Voici le grand royaume du Congo
Que nous avons converti à la foi chrétienne
Et par où passe le long et clair Zaïre,
Fleuve inexploré des Anciens [2].

Et le rail, toujours, avance, poussant plus loin ses tentacules. Il saute par-dessus le Zambèze, court le long du fleuve Rouge. Le voici à Kindu, à Douala et à Accra. Bientôt, Sydney est relié à Perth : le Transaustralien est né. Le premier Transandin va suivre, puis le second Transandin ; puis d’autres Transeuropéens, d’autres Atlantique-Pacifique. En moins d’un siècle, les chemins de fer ont annexé la planète.

Dès lors, Paul Morand pourra lancer son fameux anathème :

Malheur à qui ne sait pas voyager !

Les barrières sont jetées... Libre est la voie qui mène au bout du rêve. Avec Blaise Cendrars, nous irons au pays prodigieux où passe le Transsibérien [3]. Phileas Fogg, l’impassible gentleman, nous fera vivre, à bord du Pacific Railroad, des heures inoubliables [4]. Nous connaîtrons les bandits de grands chemins en compagnie d’ArnouId Galopin [5]. Paul Morand nous entraînera à Kankan, parmi les paysages de grès erratiques [6]. Et Rudyard Kipling, – l’illustre écrivain – nous fera découvrir Jamalpour, étrange ville, sans conteste, où « celui qui n’a de relations d’aucune sorte avec le chemin de fer de l’Inde orientale se sent un étranger, un intrus » [7].

Chapitre VI

Bientôt, l’ère naquit des nouvelles conquêtes.

Emile Verhaeren.

Un autre demi-siècle vient donc de s’écouler depuis le jour où, dépassant les frontières d’Europe, le rail s’est élancé à l’assaut de tous les continents. Mais, tandis que les chemins de fer s’en vont ainsi de victoire en victoire, le Progrès, sous ses formes multiples, accroit, lui aussi, ses conquêtes.

Détrônant la « machine à bras » de Claude Chappe, le télégraphe électrique est mis en service en 1854. Lex télégraphes imprimeurs font leur apparition en 1866. En 1876, la première liaison téléphonique, sur une distance de trois kilomètres, est établie aux Etats-Unis par le physicien Graham Bell. En 1897, Marconi transmet le premier message radiotélégraphique.

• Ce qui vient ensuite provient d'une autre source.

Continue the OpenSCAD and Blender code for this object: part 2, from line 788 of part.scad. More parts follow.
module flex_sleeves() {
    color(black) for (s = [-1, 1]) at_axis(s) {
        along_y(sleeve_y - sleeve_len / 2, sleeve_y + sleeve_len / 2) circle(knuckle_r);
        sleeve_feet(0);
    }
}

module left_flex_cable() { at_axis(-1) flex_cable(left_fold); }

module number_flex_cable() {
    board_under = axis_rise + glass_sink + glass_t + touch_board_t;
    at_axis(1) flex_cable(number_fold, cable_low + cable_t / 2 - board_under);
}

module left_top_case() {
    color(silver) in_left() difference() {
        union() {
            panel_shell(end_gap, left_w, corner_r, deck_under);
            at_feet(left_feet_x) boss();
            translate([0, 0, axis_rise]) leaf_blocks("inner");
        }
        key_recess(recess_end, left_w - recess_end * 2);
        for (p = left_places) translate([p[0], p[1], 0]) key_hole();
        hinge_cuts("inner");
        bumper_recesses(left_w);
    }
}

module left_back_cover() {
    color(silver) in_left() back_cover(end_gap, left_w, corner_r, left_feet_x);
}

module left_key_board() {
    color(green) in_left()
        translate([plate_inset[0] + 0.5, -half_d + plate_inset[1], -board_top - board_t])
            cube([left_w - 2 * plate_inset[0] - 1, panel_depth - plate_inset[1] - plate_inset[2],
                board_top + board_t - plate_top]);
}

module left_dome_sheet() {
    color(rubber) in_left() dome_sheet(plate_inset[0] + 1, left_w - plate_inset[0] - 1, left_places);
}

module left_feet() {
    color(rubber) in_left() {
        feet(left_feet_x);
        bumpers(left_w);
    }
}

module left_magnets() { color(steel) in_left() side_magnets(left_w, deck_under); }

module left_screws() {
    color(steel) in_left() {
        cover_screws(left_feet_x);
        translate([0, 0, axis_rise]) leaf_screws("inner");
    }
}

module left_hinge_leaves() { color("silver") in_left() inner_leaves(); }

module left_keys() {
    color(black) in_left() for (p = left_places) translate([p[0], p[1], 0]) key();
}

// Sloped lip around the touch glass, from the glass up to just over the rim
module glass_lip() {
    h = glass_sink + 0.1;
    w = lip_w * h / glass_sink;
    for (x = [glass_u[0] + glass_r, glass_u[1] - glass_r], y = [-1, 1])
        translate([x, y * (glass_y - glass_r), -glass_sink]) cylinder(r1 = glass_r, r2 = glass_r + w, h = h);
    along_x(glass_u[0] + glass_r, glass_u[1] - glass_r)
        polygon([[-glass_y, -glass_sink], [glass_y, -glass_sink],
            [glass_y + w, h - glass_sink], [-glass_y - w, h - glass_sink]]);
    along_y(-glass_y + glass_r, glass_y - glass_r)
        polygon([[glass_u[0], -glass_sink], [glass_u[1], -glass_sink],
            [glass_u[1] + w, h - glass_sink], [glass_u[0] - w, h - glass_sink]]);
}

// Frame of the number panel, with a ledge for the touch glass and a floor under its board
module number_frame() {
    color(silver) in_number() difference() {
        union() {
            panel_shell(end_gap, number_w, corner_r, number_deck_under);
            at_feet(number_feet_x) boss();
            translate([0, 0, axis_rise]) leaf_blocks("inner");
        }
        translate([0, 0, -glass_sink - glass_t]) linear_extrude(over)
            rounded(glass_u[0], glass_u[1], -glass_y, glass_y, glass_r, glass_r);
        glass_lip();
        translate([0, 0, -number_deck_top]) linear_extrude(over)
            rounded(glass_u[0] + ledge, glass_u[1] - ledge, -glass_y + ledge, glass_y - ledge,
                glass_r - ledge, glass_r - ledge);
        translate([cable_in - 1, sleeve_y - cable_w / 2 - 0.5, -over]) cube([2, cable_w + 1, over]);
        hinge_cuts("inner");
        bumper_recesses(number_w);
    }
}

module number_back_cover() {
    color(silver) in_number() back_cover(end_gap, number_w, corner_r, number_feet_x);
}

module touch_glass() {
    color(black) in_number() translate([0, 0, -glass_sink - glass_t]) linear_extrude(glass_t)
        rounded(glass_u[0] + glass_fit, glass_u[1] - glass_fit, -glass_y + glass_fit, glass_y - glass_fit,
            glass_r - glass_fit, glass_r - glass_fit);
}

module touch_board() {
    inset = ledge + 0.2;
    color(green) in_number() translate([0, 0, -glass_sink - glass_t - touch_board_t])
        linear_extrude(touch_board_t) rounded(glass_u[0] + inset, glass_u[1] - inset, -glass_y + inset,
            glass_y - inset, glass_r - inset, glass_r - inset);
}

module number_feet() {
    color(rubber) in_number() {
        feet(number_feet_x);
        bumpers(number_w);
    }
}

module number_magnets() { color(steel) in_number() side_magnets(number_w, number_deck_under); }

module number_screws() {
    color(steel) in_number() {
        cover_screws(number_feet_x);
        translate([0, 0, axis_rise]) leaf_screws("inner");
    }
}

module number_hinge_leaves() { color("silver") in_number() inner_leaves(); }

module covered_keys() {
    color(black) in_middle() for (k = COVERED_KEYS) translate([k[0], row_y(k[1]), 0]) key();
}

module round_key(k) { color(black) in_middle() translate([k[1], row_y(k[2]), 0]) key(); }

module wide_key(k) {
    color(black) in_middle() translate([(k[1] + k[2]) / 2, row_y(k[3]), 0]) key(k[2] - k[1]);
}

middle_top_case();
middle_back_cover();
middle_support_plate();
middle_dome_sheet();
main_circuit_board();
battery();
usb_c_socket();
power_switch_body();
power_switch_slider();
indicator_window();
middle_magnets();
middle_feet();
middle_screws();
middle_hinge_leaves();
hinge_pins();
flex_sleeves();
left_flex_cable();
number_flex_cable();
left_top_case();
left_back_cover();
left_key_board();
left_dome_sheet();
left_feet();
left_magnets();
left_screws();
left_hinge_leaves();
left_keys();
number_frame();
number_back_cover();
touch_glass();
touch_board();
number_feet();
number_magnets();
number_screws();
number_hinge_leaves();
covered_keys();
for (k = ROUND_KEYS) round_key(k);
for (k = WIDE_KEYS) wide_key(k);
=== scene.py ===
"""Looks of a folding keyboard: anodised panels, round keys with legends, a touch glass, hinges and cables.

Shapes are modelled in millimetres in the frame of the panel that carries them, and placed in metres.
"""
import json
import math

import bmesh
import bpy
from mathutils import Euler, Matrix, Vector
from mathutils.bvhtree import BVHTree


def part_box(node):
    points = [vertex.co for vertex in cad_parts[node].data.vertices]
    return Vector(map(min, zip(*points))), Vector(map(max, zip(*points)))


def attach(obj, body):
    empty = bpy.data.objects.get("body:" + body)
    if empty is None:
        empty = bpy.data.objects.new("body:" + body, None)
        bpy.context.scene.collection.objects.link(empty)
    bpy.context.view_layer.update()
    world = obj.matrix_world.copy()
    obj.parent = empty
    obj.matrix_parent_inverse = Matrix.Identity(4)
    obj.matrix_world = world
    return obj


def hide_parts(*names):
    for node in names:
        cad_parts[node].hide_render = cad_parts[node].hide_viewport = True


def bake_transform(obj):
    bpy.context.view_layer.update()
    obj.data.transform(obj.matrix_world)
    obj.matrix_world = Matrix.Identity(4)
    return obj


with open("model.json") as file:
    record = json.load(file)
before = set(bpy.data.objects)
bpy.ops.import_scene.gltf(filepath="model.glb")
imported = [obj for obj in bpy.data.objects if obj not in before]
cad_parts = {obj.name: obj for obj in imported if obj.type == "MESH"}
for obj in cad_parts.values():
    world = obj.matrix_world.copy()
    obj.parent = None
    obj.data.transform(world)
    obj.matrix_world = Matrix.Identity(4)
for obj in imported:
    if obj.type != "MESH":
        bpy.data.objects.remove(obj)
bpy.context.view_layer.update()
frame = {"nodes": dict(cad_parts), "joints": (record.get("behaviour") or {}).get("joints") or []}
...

Après le captage du son, c’est celle de l’image. Inventée par Niepce et Daguerre, perfectionnée par Foucault, Fizeau et Talbot, la photographie quitte le laboratoire pour l’usage public aux alentours de 1860. Cette année-là, Desvignes résolut la prise de plaques d’une locomotive. Pour la première fois, le rail était reproduit par l’« image fidèle ».

Le 1er juillet 1898, enfin, la ligne Matadi-Léopoldville est ouverte.

Source : Le Rail, novembre 1961


[1 »La Bataille du Rail« , Ed. L. Cuypers, Bruxelles. 1947.

[2« Les Lusiades », chant V.

[3« La Prose du Transsibérien ».

[4J. Verne, « Le Tour du Monde en Quatre-Vingts Jours ».

[5« Le Tour du Monde de Deux Gosses ».

[6« Paris-Tombouctou ».

[7« Parmi les cheminots de l’Inde ».